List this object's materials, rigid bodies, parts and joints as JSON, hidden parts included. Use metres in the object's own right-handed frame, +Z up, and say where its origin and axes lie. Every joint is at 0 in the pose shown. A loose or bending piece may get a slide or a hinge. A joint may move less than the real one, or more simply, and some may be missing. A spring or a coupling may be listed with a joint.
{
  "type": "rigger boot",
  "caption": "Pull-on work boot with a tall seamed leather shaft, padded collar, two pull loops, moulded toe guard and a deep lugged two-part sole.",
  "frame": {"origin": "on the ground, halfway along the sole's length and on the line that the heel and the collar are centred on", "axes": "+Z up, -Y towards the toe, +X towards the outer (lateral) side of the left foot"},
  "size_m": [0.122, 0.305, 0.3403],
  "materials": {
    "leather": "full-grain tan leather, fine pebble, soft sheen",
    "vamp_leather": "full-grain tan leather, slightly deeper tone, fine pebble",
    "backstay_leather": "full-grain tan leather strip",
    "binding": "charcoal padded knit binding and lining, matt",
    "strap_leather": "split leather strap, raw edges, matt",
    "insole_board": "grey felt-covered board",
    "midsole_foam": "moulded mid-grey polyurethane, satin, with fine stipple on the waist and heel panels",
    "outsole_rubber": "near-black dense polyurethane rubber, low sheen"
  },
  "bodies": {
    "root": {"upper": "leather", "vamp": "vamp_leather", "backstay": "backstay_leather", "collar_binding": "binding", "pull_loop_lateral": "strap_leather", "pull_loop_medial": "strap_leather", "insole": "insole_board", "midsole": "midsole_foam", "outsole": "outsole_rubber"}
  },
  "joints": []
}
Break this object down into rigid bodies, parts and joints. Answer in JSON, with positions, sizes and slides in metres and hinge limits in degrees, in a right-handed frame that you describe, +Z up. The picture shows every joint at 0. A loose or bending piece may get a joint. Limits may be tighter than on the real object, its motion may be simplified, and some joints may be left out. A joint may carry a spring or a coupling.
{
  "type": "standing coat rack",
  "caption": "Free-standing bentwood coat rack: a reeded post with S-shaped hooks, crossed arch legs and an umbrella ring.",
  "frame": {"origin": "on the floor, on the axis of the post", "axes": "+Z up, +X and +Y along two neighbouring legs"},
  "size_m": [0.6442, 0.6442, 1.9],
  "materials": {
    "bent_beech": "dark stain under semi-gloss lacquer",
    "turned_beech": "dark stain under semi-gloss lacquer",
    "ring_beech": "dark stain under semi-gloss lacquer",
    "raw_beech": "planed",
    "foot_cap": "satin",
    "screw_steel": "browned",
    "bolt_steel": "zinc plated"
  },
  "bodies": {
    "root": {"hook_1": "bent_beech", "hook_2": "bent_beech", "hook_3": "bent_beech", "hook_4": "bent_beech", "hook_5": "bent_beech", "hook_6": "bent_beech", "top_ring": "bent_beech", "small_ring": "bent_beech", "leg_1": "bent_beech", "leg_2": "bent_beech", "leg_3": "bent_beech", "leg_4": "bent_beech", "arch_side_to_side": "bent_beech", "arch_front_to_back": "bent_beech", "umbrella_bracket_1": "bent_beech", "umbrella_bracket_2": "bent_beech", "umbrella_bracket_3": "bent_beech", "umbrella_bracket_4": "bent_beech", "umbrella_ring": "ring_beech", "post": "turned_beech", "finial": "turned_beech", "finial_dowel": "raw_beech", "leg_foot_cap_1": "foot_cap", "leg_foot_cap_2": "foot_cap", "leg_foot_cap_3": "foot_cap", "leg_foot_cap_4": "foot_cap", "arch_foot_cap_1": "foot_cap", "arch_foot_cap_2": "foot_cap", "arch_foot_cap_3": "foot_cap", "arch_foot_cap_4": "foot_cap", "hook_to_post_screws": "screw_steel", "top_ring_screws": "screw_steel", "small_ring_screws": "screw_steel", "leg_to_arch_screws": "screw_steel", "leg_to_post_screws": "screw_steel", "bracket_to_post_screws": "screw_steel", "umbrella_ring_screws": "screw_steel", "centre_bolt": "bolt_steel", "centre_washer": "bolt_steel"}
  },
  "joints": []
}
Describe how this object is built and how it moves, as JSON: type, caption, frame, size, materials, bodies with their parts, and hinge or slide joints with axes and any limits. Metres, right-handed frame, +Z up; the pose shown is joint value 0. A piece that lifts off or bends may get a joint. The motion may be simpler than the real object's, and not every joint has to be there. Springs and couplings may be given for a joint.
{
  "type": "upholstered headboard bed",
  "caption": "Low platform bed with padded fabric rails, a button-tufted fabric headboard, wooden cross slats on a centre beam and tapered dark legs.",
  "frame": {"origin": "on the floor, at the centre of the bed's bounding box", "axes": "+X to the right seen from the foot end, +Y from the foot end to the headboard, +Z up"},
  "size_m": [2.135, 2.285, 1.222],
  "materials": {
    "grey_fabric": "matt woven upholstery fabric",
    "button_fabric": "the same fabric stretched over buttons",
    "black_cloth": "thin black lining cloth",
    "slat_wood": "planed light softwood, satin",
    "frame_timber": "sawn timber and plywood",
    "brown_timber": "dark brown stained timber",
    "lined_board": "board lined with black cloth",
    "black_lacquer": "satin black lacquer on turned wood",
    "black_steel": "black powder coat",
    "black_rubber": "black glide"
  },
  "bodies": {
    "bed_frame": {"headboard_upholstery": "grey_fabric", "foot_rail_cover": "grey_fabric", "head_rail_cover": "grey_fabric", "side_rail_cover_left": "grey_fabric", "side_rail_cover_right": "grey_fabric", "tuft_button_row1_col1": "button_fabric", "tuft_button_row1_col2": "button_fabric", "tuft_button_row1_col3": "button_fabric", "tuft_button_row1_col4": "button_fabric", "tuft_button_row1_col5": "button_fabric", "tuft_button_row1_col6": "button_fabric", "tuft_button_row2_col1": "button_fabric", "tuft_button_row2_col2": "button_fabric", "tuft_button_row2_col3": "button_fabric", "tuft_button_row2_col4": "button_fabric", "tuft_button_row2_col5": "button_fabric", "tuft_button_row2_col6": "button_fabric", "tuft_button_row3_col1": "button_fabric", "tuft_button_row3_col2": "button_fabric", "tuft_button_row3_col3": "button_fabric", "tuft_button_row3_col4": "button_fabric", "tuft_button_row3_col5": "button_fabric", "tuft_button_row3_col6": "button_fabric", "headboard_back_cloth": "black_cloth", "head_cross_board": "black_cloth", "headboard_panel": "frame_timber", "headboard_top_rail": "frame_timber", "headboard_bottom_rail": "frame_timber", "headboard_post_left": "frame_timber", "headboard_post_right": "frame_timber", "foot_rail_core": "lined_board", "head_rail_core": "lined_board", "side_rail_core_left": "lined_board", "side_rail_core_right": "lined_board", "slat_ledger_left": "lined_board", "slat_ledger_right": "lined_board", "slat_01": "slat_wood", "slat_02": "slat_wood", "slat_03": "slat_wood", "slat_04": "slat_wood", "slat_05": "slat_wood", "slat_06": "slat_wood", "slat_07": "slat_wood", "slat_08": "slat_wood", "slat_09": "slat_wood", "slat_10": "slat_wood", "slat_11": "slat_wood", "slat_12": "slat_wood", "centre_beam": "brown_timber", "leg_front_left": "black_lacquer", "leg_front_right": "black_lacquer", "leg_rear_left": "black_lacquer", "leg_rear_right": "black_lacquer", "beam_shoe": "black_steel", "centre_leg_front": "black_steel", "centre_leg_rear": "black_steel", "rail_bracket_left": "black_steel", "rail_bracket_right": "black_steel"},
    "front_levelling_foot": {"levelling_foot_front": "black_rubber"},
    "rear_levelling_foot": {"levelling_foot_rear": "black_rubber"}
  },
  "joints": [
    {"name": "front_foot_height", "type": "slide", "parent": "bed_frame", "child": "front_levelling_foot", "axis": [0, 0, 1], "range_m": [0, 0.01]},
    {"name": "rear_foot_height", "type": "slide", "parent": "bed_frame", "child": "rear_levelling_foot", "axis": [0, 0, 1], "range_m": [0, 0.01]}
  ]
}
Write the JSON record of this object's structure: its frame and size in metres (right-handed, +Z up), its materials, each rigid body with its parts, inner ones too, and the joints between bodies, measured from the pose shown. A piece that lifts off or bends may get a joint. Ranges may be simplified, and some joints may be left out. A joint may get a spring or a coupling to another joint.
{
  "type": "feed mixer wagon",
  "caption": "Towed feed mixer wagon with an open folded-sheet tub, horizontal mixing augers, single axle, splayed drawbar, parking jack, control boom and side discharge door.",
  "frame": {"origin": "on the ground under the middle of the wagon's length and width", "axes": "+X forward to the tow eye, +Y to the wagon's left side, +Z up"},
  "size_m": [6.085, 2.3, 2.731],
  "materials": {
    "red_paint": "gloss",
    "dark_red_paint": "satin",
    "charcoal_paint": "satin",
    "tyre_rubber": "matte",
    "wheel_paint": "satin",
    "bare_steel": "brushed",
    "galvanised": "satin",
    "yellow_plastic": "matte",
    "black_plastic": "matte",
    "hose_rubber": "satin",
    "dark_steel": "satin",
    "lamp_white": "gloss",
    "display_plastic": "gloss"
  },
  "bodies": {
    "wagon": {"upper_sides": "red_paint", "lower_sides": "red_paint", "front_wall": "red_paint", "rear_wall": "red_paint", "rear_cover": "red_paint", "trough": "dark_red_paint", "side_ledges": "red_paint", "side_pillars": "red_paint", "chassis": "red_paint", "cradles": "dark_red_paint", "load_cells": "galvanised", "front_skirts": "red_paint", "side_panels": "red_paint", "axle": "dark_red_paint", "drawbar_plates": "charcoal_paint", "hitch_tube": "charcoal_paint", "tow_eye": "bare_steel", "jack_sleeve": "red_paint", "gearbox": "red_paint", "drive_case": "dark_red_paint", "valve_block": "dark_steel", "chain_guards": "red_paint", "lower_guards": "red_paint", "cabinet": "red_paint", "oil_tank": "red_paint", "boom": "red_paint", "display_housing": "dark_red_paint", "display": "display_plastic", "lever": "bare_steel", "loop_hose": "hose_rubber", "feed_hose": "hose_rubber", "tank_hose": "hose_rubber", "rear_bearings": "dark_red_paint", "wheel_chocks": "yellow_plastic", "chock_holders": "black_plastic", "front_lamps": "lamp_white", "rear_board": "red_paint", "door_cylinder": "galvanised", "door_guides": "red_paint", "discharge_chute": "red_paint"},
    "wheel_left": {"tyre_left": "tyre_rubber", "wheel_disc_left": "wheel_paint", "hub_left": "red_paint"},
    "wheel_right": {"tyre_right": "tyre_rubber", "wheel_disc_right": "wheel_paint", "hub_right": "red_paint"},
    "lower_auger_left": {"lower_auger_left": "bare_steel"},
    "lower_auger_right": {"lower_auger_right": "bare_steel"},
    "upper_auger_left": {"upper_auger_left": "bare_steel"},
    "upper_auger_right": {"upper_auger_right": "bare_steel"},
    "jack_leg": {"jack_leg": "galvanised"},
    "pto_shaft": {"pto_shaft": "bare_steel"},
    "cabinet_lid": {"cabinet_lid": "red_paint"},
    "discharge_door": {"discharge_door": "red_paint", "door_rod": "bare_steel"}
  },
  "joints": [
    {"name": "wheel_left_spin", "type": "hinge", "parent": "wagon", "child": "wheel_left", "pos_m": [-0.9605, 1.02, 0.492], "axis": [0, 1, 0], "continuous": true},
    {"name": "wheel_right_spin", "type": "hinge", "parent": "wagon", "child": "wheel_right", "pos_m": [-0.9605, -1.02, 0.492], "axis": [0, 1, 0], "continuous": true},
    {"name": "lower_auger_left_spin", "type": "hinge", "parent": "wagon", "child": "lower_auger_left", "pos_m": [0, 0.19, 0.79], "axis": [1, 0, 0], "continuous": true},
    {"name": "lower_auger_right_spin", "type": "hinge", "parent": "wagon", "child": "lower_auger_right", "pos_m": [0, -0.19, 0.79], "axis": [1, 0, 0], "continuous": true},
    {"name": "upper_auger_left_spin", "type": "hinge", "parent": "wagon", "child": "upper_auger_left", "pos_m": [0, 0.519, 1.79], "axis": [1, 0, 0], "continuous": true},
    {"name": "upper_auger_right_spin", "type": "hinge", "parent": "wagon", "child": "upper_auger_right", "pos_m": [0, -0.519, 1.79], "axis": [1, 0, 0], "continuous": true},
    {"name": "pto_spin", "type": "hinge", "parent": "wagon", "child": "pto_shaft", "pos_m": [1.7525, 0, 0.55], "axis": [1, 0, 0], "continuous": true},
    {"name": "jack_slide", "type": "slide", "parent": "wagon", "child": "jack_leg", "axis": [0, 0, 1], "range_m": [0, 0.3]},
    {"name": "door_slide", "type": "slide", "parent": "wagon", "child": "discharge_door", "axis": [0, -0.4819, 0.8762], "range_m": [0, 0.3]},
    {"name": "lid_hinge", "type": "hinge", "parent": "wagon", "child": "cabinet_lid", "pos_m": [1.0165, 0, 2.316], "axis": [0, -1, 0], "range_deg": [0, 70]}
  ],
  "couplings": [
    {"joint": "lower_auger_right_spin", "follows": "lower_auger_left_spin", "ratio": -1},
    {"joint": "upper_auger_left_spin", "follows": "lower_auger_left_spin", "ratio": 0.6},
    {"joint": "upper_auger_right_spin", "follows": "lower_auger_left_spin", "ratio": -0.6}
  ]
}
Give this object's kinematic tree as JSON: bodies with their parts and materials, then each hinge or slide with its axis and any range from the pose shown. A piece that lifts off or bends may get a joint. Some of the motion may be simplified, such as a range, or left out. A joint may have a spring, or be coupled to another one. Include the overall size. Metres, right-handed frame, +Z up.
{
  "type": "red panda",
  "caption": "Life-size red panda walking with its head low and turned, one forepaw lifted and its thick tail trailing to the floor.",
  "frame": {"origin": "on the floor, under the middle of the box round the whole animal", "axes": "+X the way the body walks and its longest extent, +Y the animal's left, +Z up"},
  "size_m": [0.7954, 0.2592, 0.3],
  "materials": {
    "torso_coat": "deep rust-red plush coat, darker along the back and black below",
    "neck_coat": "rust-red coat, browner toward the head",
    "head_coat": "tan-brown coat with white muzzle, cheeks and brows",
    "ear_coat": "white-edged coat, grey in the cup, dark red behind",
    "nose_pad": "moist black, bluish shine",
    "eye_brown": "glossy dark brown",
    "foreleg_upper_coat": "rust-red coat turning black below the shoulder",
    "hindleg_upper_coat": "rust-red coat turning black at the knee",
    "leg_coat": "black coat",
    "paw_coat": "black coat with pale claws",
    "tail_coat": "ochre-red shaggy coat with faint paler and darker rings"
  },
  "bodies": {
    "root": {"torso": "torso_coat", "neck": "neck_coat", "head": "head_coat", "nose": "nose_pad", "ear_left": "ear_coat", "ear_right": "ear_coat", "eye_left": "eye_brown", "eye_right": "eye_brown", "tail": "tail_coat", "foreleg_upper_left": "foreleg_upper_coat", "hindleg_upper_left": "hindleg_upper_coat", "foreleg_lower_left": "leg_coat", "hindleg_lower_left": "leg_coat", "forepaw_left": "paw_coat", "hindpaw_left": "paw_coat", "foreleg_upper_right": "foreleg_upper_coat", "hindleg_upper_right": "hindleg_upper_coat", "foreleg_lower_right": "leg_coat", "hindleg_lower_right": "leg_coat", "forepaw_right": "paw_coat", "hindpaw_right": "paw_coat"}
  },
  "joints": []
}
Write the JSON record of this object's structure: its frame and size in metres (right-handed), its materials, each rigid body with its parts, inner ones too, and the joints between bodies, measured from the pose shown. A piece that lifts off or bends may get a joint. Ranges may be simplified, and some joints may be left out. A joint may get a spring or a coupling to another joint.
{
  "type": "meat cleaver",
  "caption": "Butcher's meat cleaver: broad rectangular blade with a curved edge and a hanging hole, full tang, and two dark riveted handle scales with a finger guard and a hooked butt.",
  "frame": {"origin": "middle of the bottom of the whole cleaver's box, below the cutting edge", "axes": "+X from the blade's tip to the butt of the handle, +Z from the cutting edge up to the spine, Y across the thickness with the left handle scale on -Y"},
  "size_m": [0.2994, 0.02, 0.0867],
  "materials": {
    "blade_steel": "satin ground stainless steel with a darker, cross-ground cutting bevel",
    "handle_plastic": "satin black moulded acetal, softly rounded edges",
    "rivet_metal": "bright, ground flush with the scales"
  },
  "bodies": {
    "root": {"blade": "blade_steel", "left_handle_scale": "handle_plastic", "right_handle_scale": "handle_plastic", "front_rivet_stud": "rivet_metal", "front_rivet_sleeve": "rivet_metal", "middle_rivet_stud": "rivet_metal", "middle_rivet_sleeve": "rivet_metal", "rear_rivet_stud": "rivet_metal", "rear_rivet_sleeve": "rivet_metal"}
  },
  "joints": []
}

-- -- --

The problem: Copy out every line of the data that includes the word "their".

Exercise solution:
Describe how this object is built and how it moves, as JSON: type, caption, frame, size, materials, bodies with their parts, and hinge or slide joints with axes and any limits. Metres, right-handed frame, +Z up; the pose shown is joint value 0. A piece that lifts off or bends may get a joint. The motion may be simpler than the real object's, and not every joint has to be there. Springs and couplings may be given for a joint.
Give this object's kinematic tree as JSON: bodies with their parts and materials, then each hinge or slide with its axis and any range from the pose shown. A piece that lifts off or bends may get a joint. Some of the motion may be simplified, such as a range, or left out. A joint may have a spring, or be coupled to another one. Include the overall size. Metres, right-handed frame, +Z up.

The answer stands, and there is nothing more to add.